Flextronics Reduce Staff

Obviously it is impossible for me to comment on individual cases, and the reasons why Flextronics lost their order with the 'important client' which means that 30% of the 2,000 odd workforce will now be laid off. I would simply say that if you look at the comparatively high value of the forint, and take into account the rather high rate of inflation, then this type of problem is only to be expected.

Flextronics International Ltd., the world's largest manufacturer of custom-made electronics, is firing about 30% of staff at one of its four Hungarian plants after losing a major client.

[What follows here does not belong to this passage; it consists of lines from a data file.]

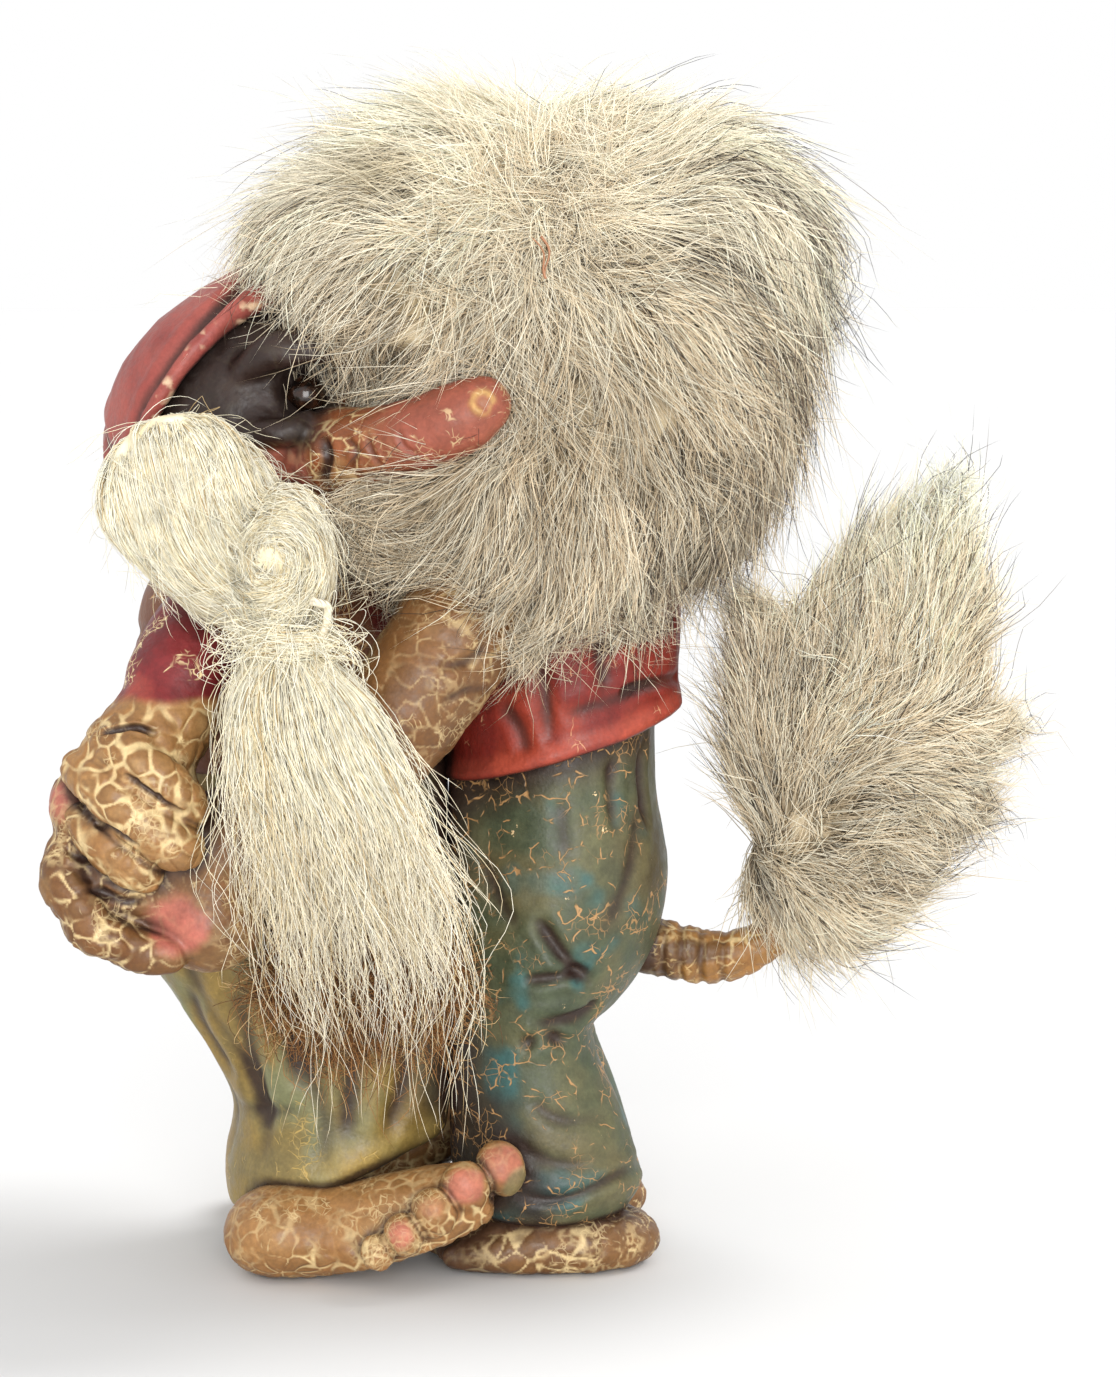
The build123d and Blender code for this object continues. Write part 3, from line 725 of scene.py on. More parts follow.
S_HEAD, S_HEAD_R = (-47.0, -8.0, 165.0), (26.0, 26.0, 28.5)
S_EYES = [(-35.5, -29.0, 174.5), (-25.6, -17.5, 173.0)]
T_HEAD, T_HEAD_R = (8.0, 12.0, 178.0), (29.0, 28.0, 30.0)
T_EYES = [(-17.5, 26.2, 181.5), (-6.8, 36.0, 181.5)]


def toward(c, head, by):
    v = np.array(c, float) - np.array(head, float)
    return tuple(np.array(c) + v / np.linalg.norm(v) * by)


s_nose = limb([(-35, -22, 163), (-29, -32, 163.2), (-22, -38.5, 164.8), (-14, -43, 167.4), (-6.5, -45.5, 170.6), (-2.2, -46.6, 173.2)],
              [8.8, 8.6, 7.4, 6.8, 6.6, 5.2], 3)
s_face = join(3.0, egg(S_HEAD, (25.6, 25.6, 28.5)), egg((-37, -24, 148), (10, 10, 9)), egg((-33, -18, 146), (11, 11, 8)))
s_face = join(2.2, s_face, egg((-42.5, -31.0, 165.5), (6.2, 5.0, 5.4)), egg((-23, -13, 163.5), (6, 6, 5.6)))
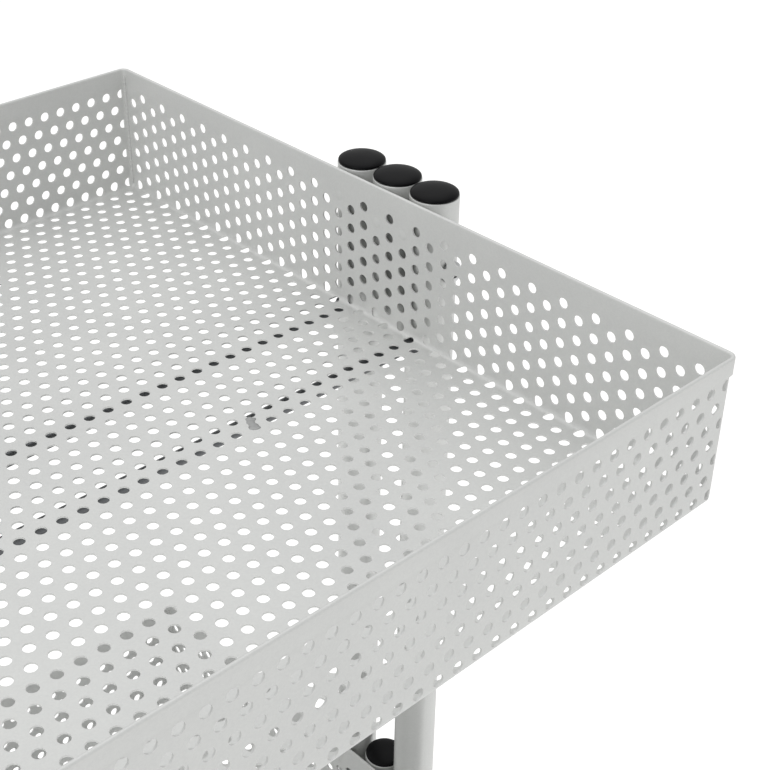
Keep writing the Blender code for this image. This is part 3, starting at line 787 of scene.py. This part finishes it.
def beam_cap_mesh(low, high, sign):
    """A push-in cap: a flange with rounded edges over the beam's end, and its plug.  The plug is as tall
    as the beam, so it shows level with the beam's top and bottom; a real one fits inside the wall."""
    flange = 3 * MM - CAP_AIR
    plug = (high.x - low.x) - flange
    bm = bmesh.new()
    bmesh.ops.create_cube(bm, size=1, matrix=Matrix.Diagonal((flange, high.y - low.y, high.z - low.z, 1)))
    long_edges = [edge for edge in bm.edges if abs((edge.verts[0].co - edge.verts[1].co).x) > flange / 2]
    bmesh.ops.bevel(bm, geom=long_edges, offset=BEAM_CORNER, segments=5, profile=0.5, affect="EDGES",
                    material=-1)
    rim_edges = [edge for edge in bm.edges if all(vert.co.x > 0 for vert in edge.verts)]
    bmesh.ops.bevel(bm, geom=rim_edges, offset=0.9 * MM, segments=4, profile=0.5, affect="EDGES", material=-1)
    inner = [face for face in bm.faces if face.normal.x < -0.9]
    bmesh.ops.inset_region(bm, faces=inner, thickness=BEAM_WALL + CAP_AIR)
    inner = [face for face in bm.faces if face.normal.x < -0.9 and abs(face.calc_center_median().y) < 1 * MM]
    pushed = bmesh.ops.extrude_face_region(bm, geom=inner)["geom"]
    bmesh.ops.translate(bm, verts=[item for item in pushed if isinstance(item, bmesh.types.BMVert)],
                        vec=(-plug, 0, 0))
    bmesh.ops.delete(bm, geom=inner, context="FACES_ONLY")
    middle = (low + high) / 2
    edge_x = high.x if sign > 0 else low.x
    where = Matrix.Translation((edge_x - sign * flange / 2, middle.y, middle.z))
    bmesh.ops.transform(bm, verts=bm.verts,
                        matrix=where @ Matrix.Rotation(0 if sign > 0 else math.pi, 4, "Z"))
    bmesh.ops.recalc_face_normals(bm, faces=bm.faces)
    return closed_mesh(bm, "beam_cap")


def weld_ring(radius, middle, axis):
    """A rippled fillet weld round a tube or rod that meets another piece at right angles."""
    bm = bmesh.new()
    section = closed_wire(bm, [(radius + out, 0, up) for out, up in
                               arc((0, 0), WELD_THROAT, -90, 90, WELD_SIDES)])
    bmesh.ops.spin(bm, geom=section, cent=(0, 0, 0), axis=(0, 0, 1), angle=math.tau, steps=WELD_STEPS,
                   use_merge=True)
    for vert in bm.verts:
        away = Vector((vert.co.x, vert.co.y, 0)).normalized()
        angle = math.atan2(vert.co.y, vert.co.x)
        ripple = 0.86 + 0.1 * math.sin(WELD_STEPS / 3 * angle) + 0.05 * math.sin(5 * angle)
        centre = away * radius
        vert.co = centre + (vert.co - centre) * ripple
    bmesh.ops.remove_doubles(bm, verts=bm.verts, dist=0.002 * MM)
    bmesh.ops.recalc_face_normals(bm, faces=bm.faces)
    mesh = closed_mesh(bm, "weld_ring", sharp=70)
    turn = Matrix() if axis == "Z" else Matrix.Rotation(math.pi / 2, 4, "X")
    mesh.transform(Matrix.Translation(middle) @ turn)
    return mesh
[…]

About 2,000 permanent and temporary employees currently work at the factory in Nyiregyháza, northeast Hungary, Péter Papp, the director of human resources for eastern Europe, said in a telephone interview today. “We have hired more than 1,000 workers in the past six months at the plant and with this major client taking away production we need to cut jobs,” Papp said. “The dismissal of 590 by early February is the worst-case scenario because we'll try to help them find jobs within the company.” Flextronics also has plants in Tab, southwest Hungary, Zalaegerszeg in the west and Sárvár in the northwest. The company will employ just under 10,000 after the Nyiregyháza dismissals, Papp said, adding the company will remain one of the Hungary's 10 largest employers. Papp declined to identify the client that canceled its contract or say which product Flextronics made for it, except that it was sold in large volumes around Christmas. Napi Gazdaság reported the job cuts news earlier today.